Work to do :: Consider the listing below. Extract exactly the lines from the line containing "straight(shank_l / 2)" to the line containing "for node in", both included.

Records to process ::
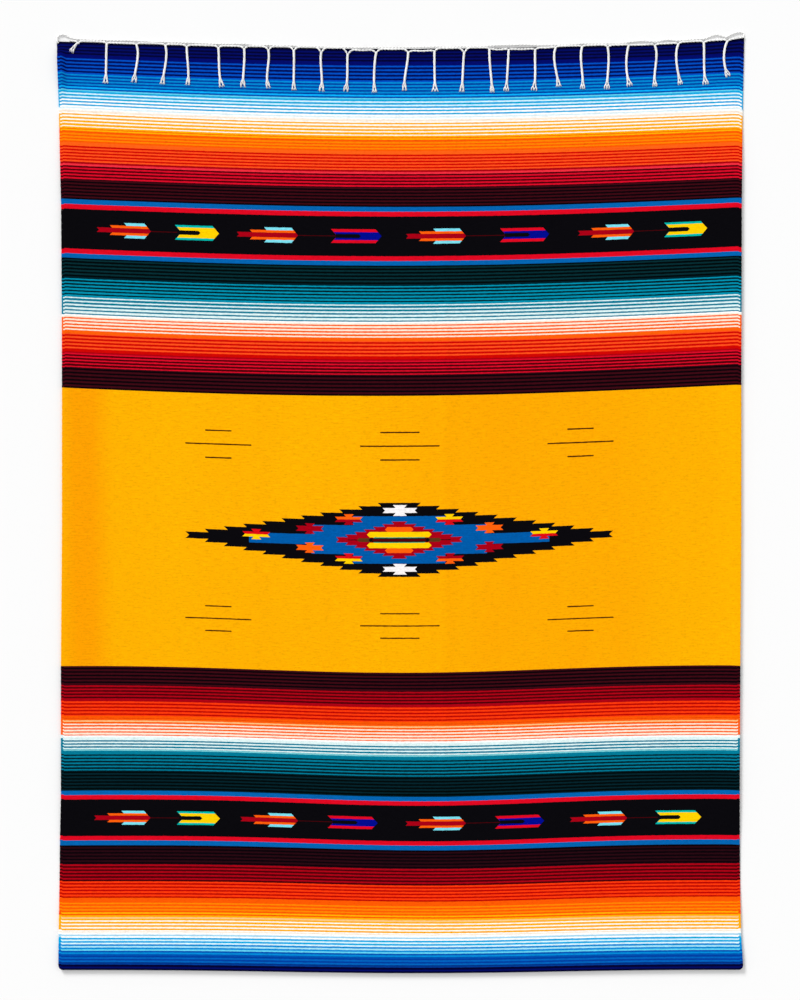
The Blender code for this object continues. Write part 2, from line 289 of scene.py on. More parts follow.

==

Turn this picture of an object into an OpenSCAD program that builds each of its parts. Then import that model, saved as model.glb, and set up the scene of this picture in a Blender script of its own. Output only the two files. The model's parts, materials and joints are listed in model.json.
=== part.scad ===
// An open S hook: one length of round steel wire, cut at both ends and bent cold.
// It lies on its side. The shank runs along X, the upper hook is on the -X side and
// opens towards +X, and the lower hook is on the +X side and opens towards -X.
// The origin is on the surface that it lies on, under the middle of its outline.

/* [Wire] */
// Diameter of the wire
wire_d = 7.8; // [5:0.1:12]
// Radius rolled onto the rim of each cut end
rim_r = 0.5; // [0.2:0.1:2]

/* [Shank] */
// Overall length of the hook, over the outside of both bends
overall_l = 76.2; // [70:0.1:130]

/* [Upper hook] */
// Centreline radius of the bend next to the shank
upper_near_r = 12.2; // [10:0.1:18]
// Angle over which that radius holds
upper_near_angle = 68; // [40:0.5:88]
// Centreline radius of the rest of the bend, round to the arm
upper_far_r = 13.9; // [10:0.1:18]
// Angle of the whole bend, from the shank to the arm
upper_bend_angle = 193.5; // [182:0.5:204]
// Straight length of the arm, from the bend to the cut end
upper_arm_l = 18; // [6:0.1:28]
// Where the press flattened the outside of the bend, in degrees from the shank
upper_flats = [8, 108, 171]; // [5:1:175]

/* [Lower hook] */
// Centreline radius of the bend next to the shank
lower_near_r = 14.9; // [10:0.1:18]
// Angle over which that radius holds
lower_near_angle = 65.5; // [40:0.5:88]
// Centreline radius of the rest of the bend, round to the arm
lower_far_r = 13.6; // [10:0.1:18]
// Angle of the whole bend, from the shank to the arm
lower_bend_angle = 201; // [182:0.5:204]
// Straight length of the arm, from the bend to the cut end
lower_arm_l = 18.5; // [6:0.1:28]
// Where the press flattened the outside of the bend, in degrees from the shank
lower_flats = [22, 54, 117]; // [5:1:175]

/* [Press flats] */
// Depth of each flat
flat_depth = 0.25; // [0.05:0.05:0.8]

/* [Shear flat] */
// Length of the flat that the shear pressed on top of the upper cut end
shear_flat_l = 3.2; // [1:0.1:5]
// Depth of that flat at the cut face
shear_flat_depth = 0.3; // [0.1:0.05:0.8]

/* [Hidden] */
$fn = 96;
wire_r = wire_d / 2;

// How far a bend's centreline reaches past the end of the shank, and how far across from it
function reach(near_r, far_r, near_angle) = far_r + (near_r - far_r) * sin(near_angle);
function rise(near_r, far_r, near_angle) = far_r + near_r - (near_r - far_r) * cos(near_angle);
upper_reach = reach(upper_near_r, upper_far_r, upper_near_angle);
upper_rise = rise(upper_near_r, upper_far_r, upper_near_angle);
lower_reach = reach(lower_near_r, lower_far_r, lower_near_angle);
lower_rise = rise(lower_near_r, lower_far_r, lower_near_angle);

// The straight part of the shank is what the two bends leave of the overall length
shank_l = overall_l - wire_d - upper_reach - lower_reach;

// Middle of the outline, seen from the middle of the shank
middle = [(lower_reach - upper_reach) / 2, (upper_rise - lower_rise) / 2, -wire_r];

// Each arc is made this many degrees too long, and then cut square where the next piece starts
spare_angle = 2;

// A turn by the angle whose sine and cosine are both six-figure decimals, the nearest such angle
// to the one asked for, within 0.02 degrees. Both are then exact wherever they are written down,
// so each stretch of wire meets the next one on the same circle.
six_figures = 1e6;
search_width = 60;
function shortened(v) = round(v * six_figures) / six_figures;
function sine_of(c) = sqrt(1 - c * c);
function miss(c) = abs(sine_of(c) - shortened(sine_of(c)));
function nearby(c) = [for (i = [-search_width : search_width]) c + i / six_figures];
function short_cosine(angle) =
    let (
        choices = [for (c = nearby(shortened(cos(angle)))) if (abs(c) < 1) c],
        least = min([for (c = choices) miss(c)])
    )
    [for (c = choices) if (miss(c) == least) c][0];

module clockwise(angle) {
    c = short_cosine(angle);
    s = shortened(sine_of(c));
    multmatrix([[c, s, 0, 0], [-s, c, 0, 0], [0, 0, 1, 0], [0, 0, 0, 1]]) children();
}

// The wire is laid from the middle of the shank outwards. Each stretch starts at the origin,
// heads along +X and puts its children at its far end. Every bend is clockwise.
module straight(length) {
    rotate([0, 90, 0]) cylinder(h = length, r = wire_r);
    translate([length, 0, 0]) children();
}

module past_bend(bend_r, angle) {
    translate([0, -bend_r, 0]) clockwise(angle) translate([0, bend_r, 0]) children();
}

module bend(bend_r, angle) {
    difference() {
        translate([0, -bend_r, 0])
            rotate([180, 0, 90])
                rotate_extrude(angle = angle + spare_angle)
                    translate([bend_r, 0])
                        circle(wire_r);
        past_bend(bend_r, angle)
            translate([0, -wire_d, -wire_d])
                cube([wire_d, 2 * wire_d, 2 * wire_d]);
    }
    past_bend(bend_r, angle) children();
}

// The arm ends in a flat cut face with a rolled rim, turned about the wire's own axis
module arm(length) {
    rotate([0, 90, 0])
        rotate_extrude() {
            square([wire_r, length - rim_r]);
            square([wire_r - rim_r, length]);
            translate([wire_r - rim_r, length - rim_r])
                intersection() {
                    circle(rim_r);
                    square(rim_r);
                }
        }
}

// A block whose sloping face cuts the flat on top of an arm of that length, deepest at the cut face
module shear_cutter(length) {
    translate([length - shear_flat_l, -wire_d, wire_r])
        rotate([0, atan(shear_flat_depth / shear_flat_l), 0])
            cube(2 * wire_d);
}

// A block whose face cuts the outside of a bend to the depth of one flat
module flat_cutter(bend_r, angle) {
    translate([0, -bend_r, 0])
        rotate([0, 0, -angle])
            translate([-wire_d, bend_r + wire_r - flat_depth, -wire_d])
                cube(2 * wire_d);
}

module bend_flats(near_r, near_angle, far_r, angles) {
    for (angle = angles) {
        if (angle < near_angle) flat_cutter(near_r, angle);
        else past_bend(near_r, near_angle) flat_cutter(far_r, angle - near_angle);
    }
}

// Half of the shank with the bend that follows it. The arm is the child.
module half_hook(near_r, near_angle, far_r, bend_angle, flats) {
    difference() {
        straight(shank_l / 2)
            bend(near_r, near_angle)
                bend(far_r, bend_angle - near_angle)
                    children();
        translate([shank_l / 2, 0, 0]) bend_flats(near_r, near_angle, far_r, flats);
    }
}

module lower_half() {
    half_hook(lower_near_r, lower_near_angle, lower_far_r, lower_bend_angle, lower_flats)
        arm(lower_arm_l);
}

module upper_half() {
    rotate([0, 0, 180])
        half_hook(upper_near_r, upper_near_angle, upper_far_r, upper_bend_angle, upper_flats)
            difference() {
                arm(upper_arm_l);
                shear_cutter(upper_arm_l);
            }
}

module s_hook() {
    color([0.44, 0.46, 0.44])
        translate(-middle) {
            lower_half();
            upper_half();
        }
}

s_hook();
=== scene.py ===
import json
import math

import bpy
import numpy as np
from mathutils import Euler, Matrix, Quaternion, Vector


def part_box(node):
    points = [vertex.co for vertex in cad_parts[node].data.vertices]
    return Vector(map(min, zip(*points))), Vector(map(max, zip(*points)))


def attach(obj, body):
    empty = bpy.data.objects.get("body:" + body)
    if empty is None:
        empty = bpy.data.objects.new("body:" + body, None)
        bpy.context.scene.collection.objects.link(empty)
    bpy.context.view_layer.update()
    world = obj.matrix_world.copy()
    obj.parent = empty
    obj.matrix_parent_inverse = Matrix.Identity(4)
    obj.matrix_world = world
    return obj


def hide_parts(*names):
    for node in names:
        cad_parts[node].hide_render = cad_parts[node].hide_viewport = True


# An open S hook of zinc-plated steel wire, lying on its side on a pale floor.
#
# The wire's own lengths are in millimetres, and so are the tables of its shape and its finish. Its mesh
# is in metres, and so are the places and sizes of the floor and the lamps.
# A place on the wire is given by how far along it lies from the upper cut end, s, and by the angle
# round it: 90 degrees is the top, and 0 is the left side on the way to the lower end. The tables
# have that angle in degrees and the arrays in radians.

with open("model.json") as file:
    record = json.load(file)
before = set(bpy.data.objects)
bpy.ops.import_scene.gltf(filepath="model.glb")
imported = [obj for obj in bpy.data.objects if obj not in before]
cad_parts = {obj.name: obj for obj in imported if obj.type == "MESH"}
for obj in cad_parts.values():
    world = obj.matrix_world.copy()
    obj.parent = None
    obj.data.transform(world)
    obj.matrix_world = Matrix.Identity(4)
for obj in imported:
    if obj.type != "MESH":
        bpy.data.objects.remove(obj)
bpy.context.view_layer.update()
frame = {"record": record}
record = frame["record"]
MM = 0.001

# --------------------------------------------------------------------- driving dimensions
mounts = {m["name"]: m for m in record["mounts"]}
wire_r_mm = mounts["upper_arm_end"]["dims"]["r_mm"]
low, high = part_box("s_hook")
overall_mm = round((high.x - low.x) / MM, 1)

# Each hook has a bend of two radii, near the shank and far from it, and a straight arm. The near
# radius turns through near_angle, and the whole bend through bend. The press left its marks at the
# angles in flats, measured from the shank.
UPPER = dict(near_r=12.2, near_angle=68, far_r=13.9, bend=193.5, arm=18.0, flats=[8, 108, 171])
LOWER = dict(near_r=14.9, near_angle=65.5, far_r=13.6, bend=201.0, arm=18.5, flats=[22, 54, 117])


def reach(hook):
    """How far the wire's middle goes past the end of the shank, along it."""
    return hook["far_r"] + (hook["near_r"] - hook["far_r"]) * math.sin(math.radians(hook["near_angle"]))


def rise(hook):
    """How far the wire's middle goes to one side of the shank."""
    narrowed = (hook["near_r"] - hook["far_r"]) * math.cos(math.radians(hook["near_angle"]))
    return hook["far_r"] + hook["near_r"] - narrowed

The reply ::
        straight(shank_l / 2)
            bend(near_r, near_angle)
                bend(far_r, bend_angle - near_angle)
                    children();
        translate([shank_l / 2, 0, 0]) bend_flats(near_r, near_angle, far_r, flats);
    }
}

module lower_half() {
    half_hook(lower_near_r, lower_near_angle, lower_far_r, lower_bend_angle, lower_flats)
        arm(lower_arm_l);
}

module upper_half() {
    rotate([0, 0, 180])
        half_hook(upper_near_r, upper_near_angle, upper_far_r, upper_bend_angle, upper_flats)
            difference() {
                arm(upper_arm_l);
                shear_cutter(upper_arm_l);
            }
}

module s_hook() {
    color([0.44, 0.46, 0.44])
        translate(-middle) {
            lower_half();
            upper_half();
        }
}

s_hook();
=== scene.py ===
import json
import math

import bpy
import numpy as np
from mathutils import Euler, Matrix, Quaternion, Vector


def part_box(node):
    points = [vertex.co for vertex in cad_parts[node].data.vertices]
    return Vector(map(min, zip(*points))), Vector(map(max, zip(*points)))


def attach(obj, body):
    empty = bpy.data.objects.get("body:" + body)
    if empty is None:
        empty = bpy.data.objects.new("body:" + body, None)
        bpy.context.scene.collection.objects.link(empty)
    bpy.context.view_layer.update()
    world = obj.matrix_world.copy()
    obj.parent = empty
    obj.matrix_parent_inverse = Matrix.Identity(4)
    obj.matrix_world = world
    return obj


def hide_parts(*names):
    for node in names:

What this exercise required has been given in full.